Pakistan Mutual Funds Push for More Sukuk Issues to Invest Cash

Pakistan Mutual Funds Push for More Sukuk Issues to Invest Cash

Fund managers in Pakistan are urging the government to increase offerings of Islamic debt, saying a 13-fold rise in sukuk sales this year isn’t enough for them to invest inflows of cash.

The central bank plans to auction 45 billion rupees ($525 million) of three-year sukuk in the domestic market on March 1 and another 55 billion rupees in the three months ending June 30. The sales will take the total for the fiscal year to 189 billion rupees, compared with 14.4 billion rupees in the previous 12 months.

Pakistan’s Islamic banking assets climbed an average 30 percent annually in the past four years to 411 billion rupees as of June 2010, 6 percent of the financial industry’s total, according to a central bank estimate in October. Pakistan aims to double that share to 12 percent by 2012 and plans to issue two more Shariah banking licenses that will take the total to seven, the monetary authority said in October.

“The government has relied too much on the conventional debt market without realizing how much liquidity is in the Shariah-compliant industry,” Sajjad Anwar, who helps manage the equivalent of $187 million at NBP Fullerton Asset Management Ltd., a unit of the nation’s biggest lender National Bank of Pakistan, said in a Jan. 11 interview from Karachi. “Islamic funds and banks are just waiting.”

Banking Licenses

Pakistan needs to finance a budget deficit that may reach 6 percent of gross domestic product, or 1 trillion rupees this fiscal year, exceeding the government’s target of 4 percent, according to a report from the State Bank of Pakistan on Oct. 25. The shortfall was 6.3 percent last year, according to data on the Finance Ministry’s website.

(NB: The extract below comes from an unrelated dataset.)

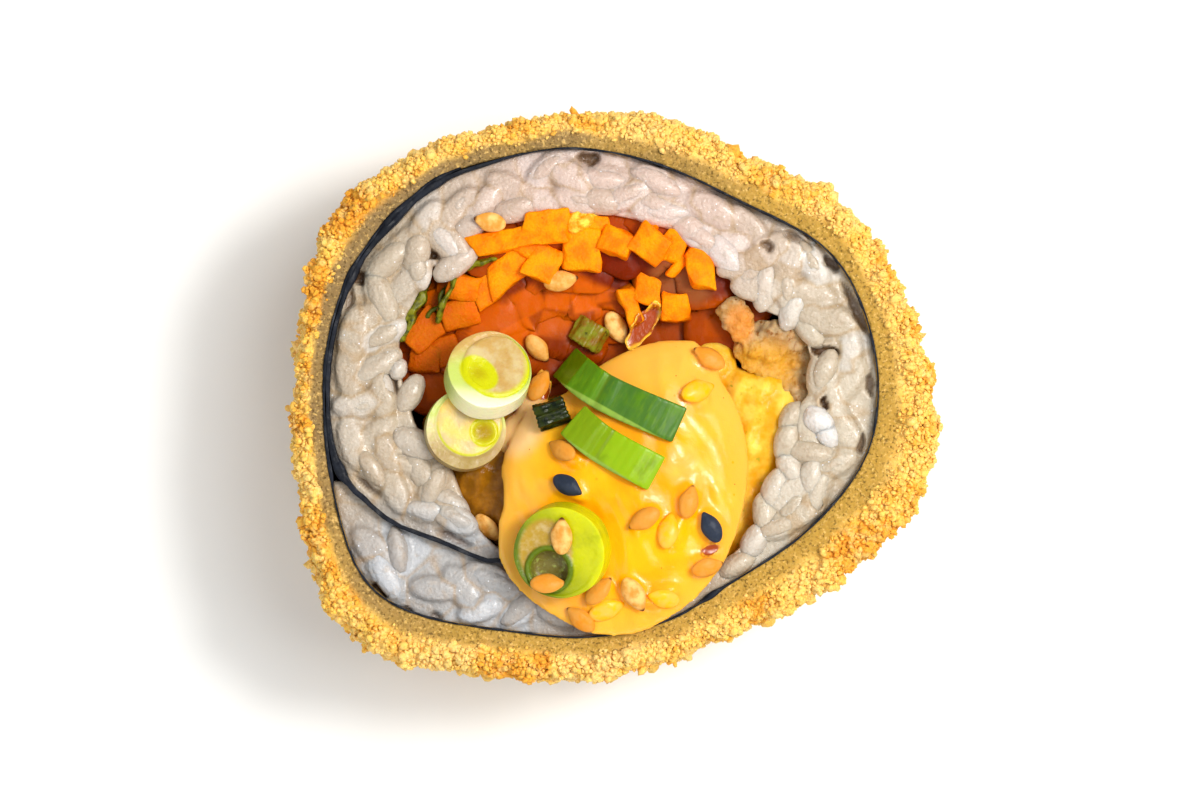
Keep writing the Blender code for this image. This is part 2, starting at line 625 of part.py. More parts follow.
def make_leaf(name, line, top):
    """A leaf shred that stands on edge through the slice, with a wavy course."""
    path = smooth(line, LEAF_COLUMNS, closed=False)
    wave = LEAF_WAVE * np.sin(np.linspace(0, 2 * math.pi * LEAF_WAVES, len(path)))
    path = path + sideways(path, closed=False) * wave[:, None]
    return add_object(name, upright_band(path, LEAF_THICKNESS, LEAF_LOW, top), "leaf")


def sauce_relief(x, y):
    """How far the sauce's top stands above its crown: slow waves, less the dents."""
    relief = SAUCE_WAVES * noise.noise(Vector((x, y, 8.0)) / SAUCE_WAVE_LENGTH)
    for middle, radius, depth in SAUCE_DENTS:
        share = min(math.dist((x, y), middle) / radius, 1.0)
        relief -= depth * (1 - share * share) ** 2
    return relief


def clear_heights(tree, ring):
    """The lowest heights at which a ring of sauce clears the surface round it."""
    return np.array([rest_height(tree, x, y, SAUCE_REACH) for x, y in ring]) + GAP


def make_sauce(bed):
    """The pool of sauce: an underside that clears what it lies on, and a rounded top."""
    rim = smooth(SAUCE_OUTLINE, SAUCE_COLUMNS)
    heart = np.array(SAUCE_HEART)
    tree = surface(bed)
    edge = clear_heights(tree, rim)
    edge = np.max([np.roll(edge, shift) for shift in (-2, -1, 0, 1, 2)], axis=0)
    edge = np.mean([np.roll(edge, shift) for shift in (-2, -1, 0, 1, 2)], axis=0) + SAUCE_EDGE
    rings = []
    for scale in SAUCE_UNDER_RINGS:
        ring = heart + (rim - heart) * scale
        rings.append(raised(ring, clear_heights(tree, ring)))
    rings.append(raised(rim, edge))
    for scale in SAUCE_TOP_RINGS:
        ring = heart + (rim - heart) * scale
        swell = (1 - scale**SAUCE_SWELL) ** SAUCE_SHOULDER
        crown = SAUCE_CROWN + np.array([sauce_relief(x, y) for x, y in ring])
        top = edge + (crown - edge) * swell
        rings.append(raised(ring, np.maximum(top, clear_heights(tree, ring) + SAUCE_LEAST)))
    sauce = add_object("spicy_sauce", loft(rings), "spicy_sauce")
    add_seeds(sauce, SEED_ON_SAUCE, "spicy_sauce")
    return sauce


def make_onion_ring(name, bodies):
    """A short length of onion stem with a hollow in its upper face, leaning on what is below."""
    middle, radius, length, (lean, direction), (hole_x, hole_y, hole_radius, depth) = ONION_RINGS[name]
    bm = bmesh.new()
    bmesh.ops.create_cone(
        bm, cap_ends=True, segments=RING_SIDES, radius1=radius, radius2=radius * RING_TAPER, depth=length
    )
    top = max(bm.faces, key=lambda face: face.calc_center_median().z)
    bmesh.ops.inset_region(bm, faces=[top], thickness=radius * RING_WALL)
    shrink = hole_radius / (radius * (RING_TAPER - RING_WALL))
    bmesh.ops.scale(bm, vec=(shrink, shrink, 1.0), verts=top.verts)
    bmesh.ops.translate(bm, vec=(hole_x, hole_y, 0.0), verts=top.verts)
    floor = bmesh.ops.extrude_discrete_faces(bm, faces=[top])["faces"][0]
    bmesh.ops.translate(bm, vec=(0.0, 0.0, -depth), verts=floor.verts)
    ring = add_object(name, bm, "onion_pale")
    axis = Vector((-math.sin(math.radians(direction)), math.cos(math.radians(direction)), 0.0))
    ring.rotation_euler = Matrix.Rotation(math.radians(lean), 3, axis).to_euler()
    ring.location = (middle[0] * MM, middle[1] * MM, SLICE_HEIGHT * MM)
    settle(ring, bodies)
    return ring


def make_strip(name, line, bodies):
    """A strip of onion leaf that drapes over what it lies on, creased in the middle."""
    path = smooth(line, STRIP_COLUMNS, closed=False)
    side = sideways(path, closed=False) * STRIP_WIDTH / 2
    tree = surface(bodies)
    bed = np.array([rest_height(tree, x, y, STRIP_WIDTH / 2) for x, y in path])
    arch = STRIP_ARCH * np.abs(np.sin(np.linspace(0, 2 * math.pi, len(path))))
    rings = []
    for left, right, low in zip(path + side, path - side, bed + arch):
        high = low + STRIP_THICKNESS
        rings.append([(*left, low), (*right, low), (*right, high), (*left, high)])
    strip = add_object(name, loft(rings), "onion_green")
    settle(strip, bodies)
    return strip


def make_curl(name, shape, bodies, material_name):
    """An arched piece of onion leaf, ribbed along its length."""
    middle, radius, width, arc, turn, lean = shape
    rings = []
    for i, angle in enumerate(np.linspace(-arc / 2, arc / 2, CURL_COLUMNS)):
        outer = radius + (CURL_RIB if i % 2 else -CURL_RIB)
        corners = [(-width / 2, outer), (width / 2, outer)]
        corners += [(width / 2, outer - CURL_THICKNESS), (-width / 2, outer - CURL_THICKNESS)]
        roll = Matrix.Rotation(-math.radians(angle), 3, "X")
        rings.append([roll @ Vector((across, 0.0, out)) for across, out in corners])
    curl = add_object(name, loft(rings), material_name)
    curl.rotation_euler = Euler((math.radians(lean), 0.0, math.radians(turn)))
    curl.location = (middle[0] * MM, middle[1] * MM, SLICE_HEIGHT * MM)
    settle(curl, bodies)
    return curl


def main():
    """Makes every piece, from the roll outwards to its toppings, each resting on those before it."""
    for body in list(bpy.data.objects):
        bpy.data.objects.remove(body)
    path = nori_path()
    roll = [make_crust(), make_nori(path), make_rice(path), make_carrot(), make_avocado(), make_flakes()]
    roll.append(make_leaf("leaf_outer", OUTER_LEAF, OUTER_LEAF_TOP))
    roll.append(make_leaf("leaf_inner", INNER_LEAF, INNER_LEAF_TOP))
    dressed = [*roll, make_sauce(roll)]
    for name in ONION_RINGS:
        dressed.append(make_onion_ring(name, dressed))
    dressed.append(make_strip("onion_strip_lower", LOWER_STRIP, dressed))
    dressed.append(make_strip("onion_strip_upper", UPPER_STRIP, dressed))
    dressed.append(make_curl("onion_curl_dark", DARK_CURL, dressed, "onion_dark"))
    make_curl("onion_curl_glazed", GLAZED_CURL, dressed, "onion_dark")


if __name__ == "__main__":
    main()
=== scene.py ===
"""Looks of a slice of deep-fried maki roll: coat, nori, rice, fillings, sauce and toppings.

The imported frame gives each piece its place. The builders work in millimetres, and every
finished mesh is scaled to metres, with its object at the origin.
"""

import math
import random

import bmesh
import bpy
import numpy as np
from mathutils import Euler, Matrix, Vector, kdtree, noise
from mathutils.bvhtree import BVHTree


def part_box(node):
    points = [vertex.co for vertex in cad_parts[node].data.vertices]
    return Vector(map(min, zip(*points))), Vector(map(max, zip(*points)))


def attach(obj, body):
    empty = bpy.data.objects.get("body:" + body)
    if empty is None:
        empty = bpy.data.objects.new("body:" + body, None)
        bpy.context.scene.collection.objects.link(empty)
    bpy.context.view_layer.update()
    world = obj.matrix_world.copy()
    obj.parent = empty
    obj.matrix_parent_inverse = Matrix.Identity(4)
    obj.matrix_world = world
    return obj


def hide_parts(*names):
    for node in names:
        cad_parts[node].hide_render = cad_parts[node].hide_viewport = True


bl_info = {
    "name": "Fried maki roll slice",
    "version": (1, 0, 0),
    "blender": (4, 5, 0),
    "location": "View3D > Sidebar > Maki roll",
    "description": "Dresses the solids of a fried maki roll slice with food meshes and materials",
    "category": "Mesh",
}

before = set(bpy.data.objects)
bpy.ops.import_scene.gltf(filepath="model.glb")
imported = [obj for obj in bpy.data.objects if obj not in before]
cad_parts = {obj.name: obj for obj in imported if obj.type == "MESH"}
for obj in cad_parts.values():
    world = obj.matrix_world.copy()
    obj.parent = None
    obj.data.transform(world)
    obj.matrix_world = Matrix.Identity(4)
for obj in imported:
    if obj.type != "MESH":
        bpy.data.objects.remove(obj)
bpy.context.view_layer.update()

MM = 0.001
FAR = 100.0  # where a search ray starts, in millimetres above or below
UP, DOWN = Vector((0, 0, 1)), Vector((0, 0, -1))
CUT_TOP = 24.0  # the height of the upper cut face


def paint(code):
    """A colour given as 0xRRGGBB in display values, as linear red, green and blue."""
    parts = [((code >> shift) & 255) / 255 for shift in (16, 8, 0)]
    return tuple(part / 12.92 if part <= 0.04045 else ((part + 0.055) / 1.055) ** 2.4 for part in parts)


# ---- meshes ------------------------------------------------------------------------------


def node_mesh(name):
    """A merged, editable copy of a solid of the frame, in millimetres."""
    bm = bmesh.new()
    bm.from_mesh(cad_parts[name].data)
    bmesh.ops.scale(bm, vec=(1 / MM,) * 3, verts=bm.verts)
    bmesh.ops.remove_doubles(bm, verts=bm.verts, dist=0.002)
    return bm


def node_box(name):
    """A solid's lowest and highest corners, in millimetres."""
    low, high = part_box(name)
    return Vector(low) / MM, Vector(high) / MM


def mesh_of(bm, name):
    """A new mesh that holds what was edited."""
    mesh = bpy.data.meshes.new(name)
    bm.to_mesh(mesh)
    bm.free()
    return mesh


def placed(name, data, place=(0.0, 0.0, 0.0)):
    """A new object in the scene."""
    made = bpy.data.objects.new(name, data)
    bpy.context.scene.collection.objects.link(made)
    made.location = place
    return made


def modified(bm, kind, **settings):
    """The mesh with one modifier applied."""
    mesh = mesh_of(bm, "work")
    holder = placed("work", mesh)
    modifier = holder.modifiers.new("work", kind)
    for key, value in settings.items():
        setattr(modifier, key, value)
    graph = bpy.context.evaluated_depsgraph_get()
    result = bpy.data.meshes.new_from_object(holder.evaluated_get(graph))
    bpy.data.objects.remove(holder)
    bpy.data.meshes.remove(mesh)
    made = bmesh.new()
    made.from_mesh(result)
    bpy.data.meshes.remove(result)
    return made


def refined(bm, levels):
    """A rounded mesh with finer faces."""
    return modified(bm, "SUBSURF", levels=levels, render_levels=levels)


def fused(bm, voxel, rounds=2):
    """One skin round everything in the mesh, with its creases softened."""
    made = modified(bm, "REMESH", mode="VOXEL", voxel_size=voxel)
    every_way = {"use_axis_x": True, "use_axis_y": True, "use_axis_z": True}
    for _ in range(rounds):
        bmesh.ops.smooth_vert(made, verts=made.verts, factor=0.5, **every_way)
    return made


def shifted(bm, moves):
    """Moves every vertex by its own vector."""
    for vert, move in zip(bm.verts, moves):
        vert.co += move


def ripple(spot, size, seed=0.0):
    """Smooth noise from about -1 to 1, with waves of the given size in millimetres."""
    return noise.noise(Vector(spot) / size + Vector((seed, seed * 1.7, -seed)))


def lump(bm, centre, half, turn=0.0, lean=0.0, subdivisions=3, rough=0.0, draw=None):
    """Adds a rounded lump to a mesh: half holds its half sizes."""
    made = bmesh.ops.create_icosphere(bm, subdivisions=subdivisions, radius=1.0)["verts"]
    if rough:
        start = draw.uniform(0, 50)
        for vert in made:
            vert.co *= 1 + rough * ripple(vert.co, 0.7, start) + 0.5 * rough * ripple(vert.co, 0.3, start)
    place = Matrix.Translation(centre) @ Euler((lean, 0.0, turn)).to_matrix().to_4x4()
    bmesh.ops.transform(bm, matrix=place @ Matrix.Diagonal((*half, 1.0)), verts=made)
    return made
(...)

The yield on the three-year debt will rise to 13.89 percent from 13.39 percent at the prior offering on Dec. 13 as the central bank may increase interest rates to temper inflation, said Karachi-based Abdullah Ahmed, treasurer at Meezan Bank Ltd., the nation’s biggest Shariah-compliant lender.

“In an environment when everyone is expecting a hike in interest rates, the demand for such paper will remain high,” Ahmed said in an interview on Jan. 12. “Islamic banks are desperate to deploy their funds.”

Inflation stayed above 15 percent for a fourth month in December after unprecedented floods in August destroyed roads and damaged crops worth $3.3 billion.

Inflation to Slow

“The inflation rate will start falling from next fiscal year to average 13 percent as the government aims to reduce borrowing and impose additional tax measures,” Mohammed Sohail, chief executive officer at Topline Securities Ltd., said in an interview yesterday from Karachi.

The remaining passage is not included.